6.  Let Repetition be Thy Mantra - Research shows that it can take upto 15 trials of a new food for a child to accept it. Most parents make the mistake of not offering the child a food that has been rejected by them 1-3 times. The key is to keep presenting the same food over and over again and be patient.  It is interesting to note that even if the child doesn’t eat the food in the first few tries, he/she is getting familiar with its sight, texture, colour and smell. This sensory acquaintance will gradually increase his/her exposure to the specific food. Keep at it and you will be surprised to see your child take a bite.

7.  Do Not Forget to Make the Food Visually Appealing - Kids are drawn to aesthetics, colours and presentations. You would have noticed sometimes making silly faces on pancakes or omelettes will make for a much more efficient feeding process. You may consider using cookie cutters to give their ‘non-preferred’ fruits and vegetables some fun shapes. Also make sure the temperature of the food is such that the child doesn’t have to wait to consume it.

8.  Offer One Kind of Food at a Time - If there are too many choices, the kids can get overwhelmed and confused; this might lead to kids sticking to only ‘safe foods’.

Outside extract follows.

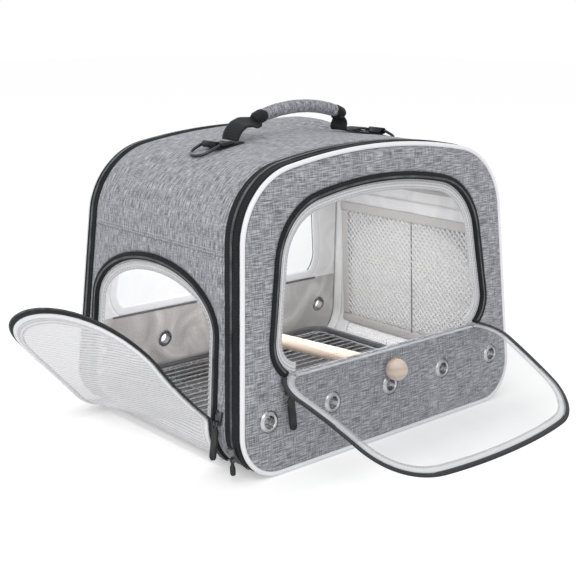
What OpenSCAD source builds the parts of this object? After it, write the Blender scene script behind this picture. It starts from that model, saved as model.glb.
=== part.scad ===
// Soft-sided travel carrier for a bird: a padded fabric shell whose front and back
// panels are zipped in all round, a clear window flap in front, a mesh door on the
// left, a wooden perch, and a steel tray with a wire grate on the floor.
// Millimetres. The origin is the middle of the underside. X runs along the width,
// the front panel faces -Y, and +Z is up.

/* [Shell] */
// Width of the body at its base
body_w = 406; // [380:2:440]
// Depth of the body at its base
body_d = 300; // [280:2:330]
// Height of the body at its crown, without the handle
body_h = 305; // [290:1:325]
// Thickness of the padded side, top and bottom walls
wall_t = 5; // [4:0.5:6]
// Inward lean of the side walls, in degrees
side_lean = 3.8; // [3:0.2:5]
// Inward lean of the front and back panels, in degrees
end_lean = 4.6; // [3.6:0.2:5.4]
// Radius of the lower side corners
foot_r = 45; // [42:1:50]
// Radius of the shoulders
shoulder_r = 77; // [68:1:84]
// Rise of the crown over the full width of the roof
crown_rise = 25; // [20:1:30]
// Height of the seam between each side wall and the roof
side_seam_z = 210; // [204:1:216]
// Height of the seam between each side wall and the bottom
bottom_seam_z = 6.5; // [6.2:0.1:7.5]

/* [Zip bands and piping] */
// Diameter of the white piping round the front and back panels
piping_d = 5; // [4:0.5:6]
// Width of one tape of the zip that holds the front panel
front_tape_w = 10.5; // [9:0.5:12]
// Width of one tape of the zip that holds the back panel
back_tape_w = 7; // [6:0.5:7.5]
// Thickness of all zip tapes
tape_t = 1.2; // [1:0.1:1.5]
// Width of the zip coils
coil_w = 3; // [2.4:0.2:3.6]
// Height of the zip coils above their tapes
coil_h = 0.9; // [0.6:0.1:1.2]
// Height above the floor at which the panel zips begin and end
band_foot_z = 9; // [8:0.5:12]

/* [Front and back panels] */
// Thickness of the front and back panels
panel_t = 5; // [4:0.5:6]
// Width of the window at its base line, before its corners are rounded
window_w = 335; // [320:1:345]
// Height of the panel above the window's top edge, in the middle
window_top_gap = 29; // [24:1:44]
// Height of the window's base line up the panel
window_base_v = 86; // [84:1:90]
// Inward lean of the window's sides, in degrees
window_lean = 8.5; // [7:0.5:10]
// Radius of the window's lower corners
window_foot_r = 40; // [34:1:44]
// Radius of the window's upper corners
window_shoulder_r = 74; // [66:1:80]
// Rise of the window's top edge
window_rise = 22; // [16:1:26]
// Height of the flap's hinge line above the window's base line
hinge_rise = 10; // [8:1:12]
// Width of the black bindings round the windows and the door
binding_w = 8; // [7:0.5:9]
// Width of the white stitched bands inside those bindings
inner_band_w = 7; // [5:0.5:8]
// Height of the hem along the top of the front strip
hem_h = 12; // [9:1:15]
// Thickness of the hem
hem_t = 0.8; // [0.6:0.1:1]

/* [Eyelets] */
// Number of eyelets in each strip
eyelet_count = 5; // [3:2:5]
// Distance between eyelets
eyelet_pitch = 83; // [78:0.5:84]
// Height of the eyelets up the panel
eyelet_v = 56; // [52:0.5:58]
// Outer diameter of an eyelet's flange
eyelet_d = 22; // [20:0.5:24]
// Clear diameter of an eyelet
eyelet_bore_d = 12; // [10:0.5:13]

/* [Front flap] */
// Angle by which the clear flap hangs open, from closed, in degrees
flap_open = 112; // [100:1:117]
// Thickness of the clear sheets
pane_t = 1; // [0.8:0.1:1.2]
// Width of the white binding that edges the clear flap
flap_edge_w = 7; // [6:0.5:8]
// Clearance between each closed flap and the frame it closes against
flap_gap = 0.3; // [0.2:0.1:0.5]
// Width by which the clear flap reaches beyond the window's outer edge
flap_over = 1; // [0:0.5:2]

/* [Side door] */
// Middle of the door along the depth
door_y = 6; // [4:1:8]
// Half width of the door opening at its springing
door_half_w = 110; // [102:1:111]
// Extra half width of the door opening at its sill
door_flare = 4; // [2:0.5:5]
// Height of the sill of the door opening
door_sill_z = 10; // [9.5:0.5:12]
// Height at which the arch of the door springs
door_spring_z = 132; // [122:1:134]
// Rise of the door's arch
door_rise = 63; // [56:1:66]
// Angle by which the mesh door stands open, from closed, in degrees
door_open = 36; // [20:1:50]
// Thickness of the mesh sheets
mesh_t = 1; // [0.8:0.1:1.2]
// Width of the white piping that edges the mesh door
door_piping_w = 4; // [3:0.5:5]

/* [Mesh pocket] */
// Lower edge of the mesh pocket on the right wall
pocket_low_z = 33; // [32:1:36]
// Upper edge of the mesh pocket
pocket_high_z = 196; // [184:1:198]
// Length of the pocket along the depth
pocket_l = 236; // [220:2:238]
// Width of the pocket's binding tape
pocket_tape_w = 12; // [10:1:14]
// Depth of the pocket, from the wall to the inside of its net
pocket_depth = 3; // [2.5:0.5:4]
// Number of net cells along the pocket
net_columns = 18; // [12:1:19]
// Number of net cells up the pocket
net_rows = 14; // [9:1:15]
// Width of the net's threads
net_thread = 1.8; // [1.4:0.2:2.4]

/* [Perch] */
// Diameter of the wooden perch
perch_d = 16; // [14:1:18]
// Height up the front panel at which the perch is held
perch_front_v = 74; // [72:1:75]
// Diameter of the round wooden knobs
knob_d = 23; // [20:1:24]
// Diameter of the knobs' studs
stud_d = 6; // [5:0.5:7]
// Depth to which a stud goes into the perch
stud_grip = 18; // [14:1:24]
// Radial running clearance of the studs and of the pulls
run_gap = 0.1; // [0.05:0.01:0.1]

/* [Tray and grate] */
// Thickness of the stiff floor board
board_t = 3; // [2:0.5:4]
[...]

9.  Encourage Autonomy - Children, like adults, want  to feel they are in control of their environment. So go ahead and allow them to feed themselves so they’re in control of what they put in their mouths. Let them explore the smells, textures, and tastes on their own.  Offer help only if they need or ask for it. Also, let the kid decide which food goes where. The salad can go on left side of their tray and the mashed potato can stay on the right. Remember that you have to be a patient partner to your child on his/her food journey. If you have ruled out that picky eating is not because of an underlying medical issue, we would encourage you to keep at it and take each day as it comes. As kids grow up, they see their friends eating various kinds of food, and with peer encouragement, they become more open to try different foods. Do try to keep electronic gadgets away from them while they eat so they can really get familiar with different kinds of foods. Don’t offer them rewards for eating a new food, as this can turn into a damaging habit in the long run. Lastly, do not panic and fret as the kids easily catch on the anxiety and this pulls them even further back. 

So just keep your creative hats on, experiment with the methods listed above and we promise you will get there soon. Perseverance is the key!